> [Material]:
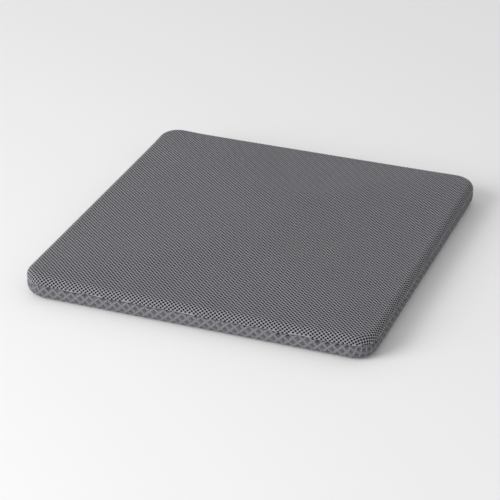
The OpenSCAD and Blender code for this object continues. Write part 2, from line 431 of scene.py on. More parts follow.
@dataclass(frozen=True)
class Panel:
    """A sheet of fabric whose lattice cells carry a shape, closed by a plain inner face.

    Attributes:
        wrap: The sheet's wrap.
        lattice: The lattice of its cells.
        cell: The shape of each cell.
        crown: Depth of the lattice lines at their crossings and half-way between them.
        outer: Depth of the sheet's outer face.
        thickness: The sheet's thickness.
        margin: Cells nearer to the hem than this stay plain.
    """

    wrap: Wrap
    lattice: Lattice
    cell: CellShape
    crown: tuple[float, float]
    outer: float
    thickness: float
    margin: float

    def shape(self) -> Shape:
        """Gathers the whole panel: cells, plain cells at the hem, and the inner face."""
        cells = self.lattice.cells(self.wrap)
        distance, hem = self.wrap.reach(self.lattice.spots(cells.astype(float)))
        plain = distance > hem - self.margin
        rim_keys = (2 * (cells[:, None, :] + CELL_RIM[None])).round().astype(int)
        keys, rim = np.unique(rim_keys.reshape(-1, 2), axis=0, return_inverse=True)
        rim = rim.reshape(len(cells), 8)
        crossing = (keys % 2 != 0).all(axis=1)
        steps = [keys / 2]
        depths = [np.where(crossing, self.crown[0], self.crown[1])]
        faces: list[tuple[np.ndarray, int]] = []
        count = len(keys)
        carved, ring = cells[~plain], rim[~plain]
        for number, (offsets, depth) in enumerate(zip(self.cell.rings, self.cell.depths, strict=True)):
            steps.append((carved[:, None, :] + offsets[None]).reshape(-1, 2))
            depths.append(np.full(len(carved) * 8, depth))
            inner = count + np.arange(len(carved) * 8).reshape(-1, 8)
            count += len(carved) * 8
            # From the cell's inside ring on, the walls take the second material, a darker colour painted as
            # the shade in the pit.
            material = int(number >= self.cell.inside)
            quads = [np.stack([ring[:, k], ring[:, (k + 1) % 8], inner[:, (k + 1) % 8], inner[:, k]], axis=1)
                     for k in range(8)]
            faces.append((np.concatenate(quads), material))
            ring = inner
        # The pit's floor also takes the painted shade of the second material.
        faces.append((ring, 1))
        faces.append((rim[plain], 0))
        uv = self.lattice.spots(np.concatenate(steps))
        depth = np.concatenate(depths) + self.outer
        uv, cut = self.wrap.clamp(uv)
        faces = [(f[~cut[f].all(axis=1)], m) for f, m in faces]
        if self.wrap.side is Side.TOP:
            faces = [(f[:, ::-1], m) for f, m in faces]
        return self.closed(uv, depth, faces)

    def closed(self, uv: np.ndarray, depth: np.ndarray, faces: list[tuple[np.ndarray, int]]) -> Shape:
        """Adds the inner face, ring by ring from the sheet's edge back to the flat face.

        Args:
            uv: The outer face's points on the flat sheet.
            depth: Their depths.
            faces: The outer face.

        Returns:
            The closed panel.
        """
        loop = open_loop(faces)
        distance, way, face = self.wrap.outward(uv[loop])
        arc, drop = self.wrap.lengths(way, face)
        inside = self.outer + self.thickness
        stops = [distance, arc + drop - self.thickness + self.wrap.hem, arc, arc / 2, 0 * arc]
        ring = loop
        for stop in stops:
            uv = np.concatenate([uv, face + way * stop[:, None]])
            depth = np.concatenate([depth, np.full(len(loop), inside)])
            inner = len(uv) - len(loop) + np.arange(len(loop))
            quads = np.stack([np.roll(ring, -1), ring, inner, np.roll(inner, -1)], axis=1)
            faces.append((quads, 1))
            ring = inner
        for share in INNER_SHARES:
            uv = np.concatenate([uv, face * share])
            depth = np.concatenate([depth, np.full(len(loop), inside)])
            inner = len(uv) - len(loop) + np.arange(len(loop))
            faces.append((np.stack([np.roll(ring, -1), ring, inner, np.roll(inner, -1)], axis=1), 1))
            ring = inner
        faces.append((ring[::-1][None, :], 1))
        return Shape(self.wrap.place(uv, depth), uv, faces)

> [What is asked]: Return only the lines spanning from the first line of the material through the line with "margin: float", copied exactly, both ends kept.

> [Solved exercise]:
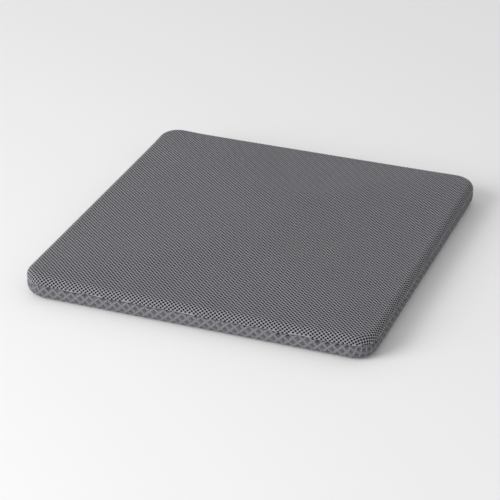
The OpenSCAD and Blender code for this object continues. Write part 2, from line 431 of scene.py on. More parts follow.
@dataclass(frozen=True)
class Panel:
    """A sheet of fabric whose lattice cells carry a shape, closed by a plain inner face.

    Attributes:
        wrap: The sheet's wrap.
        lattice: The lattice of its cells.
        cell: The shape of each cell.
        crown: Depth of the lattice lines at their crossings and half-way between them.
        outer: Depth of the sheet's outer face.
        thickness: The sheet's thickness.
        margin: Cells nearer to the hem than this stay plain.
    """

    wrap: Wrap
    lattice: Lattice
    cell: CellShape
    crown: tuple[float, float]
    outer: float
    thickness: float
    margin: float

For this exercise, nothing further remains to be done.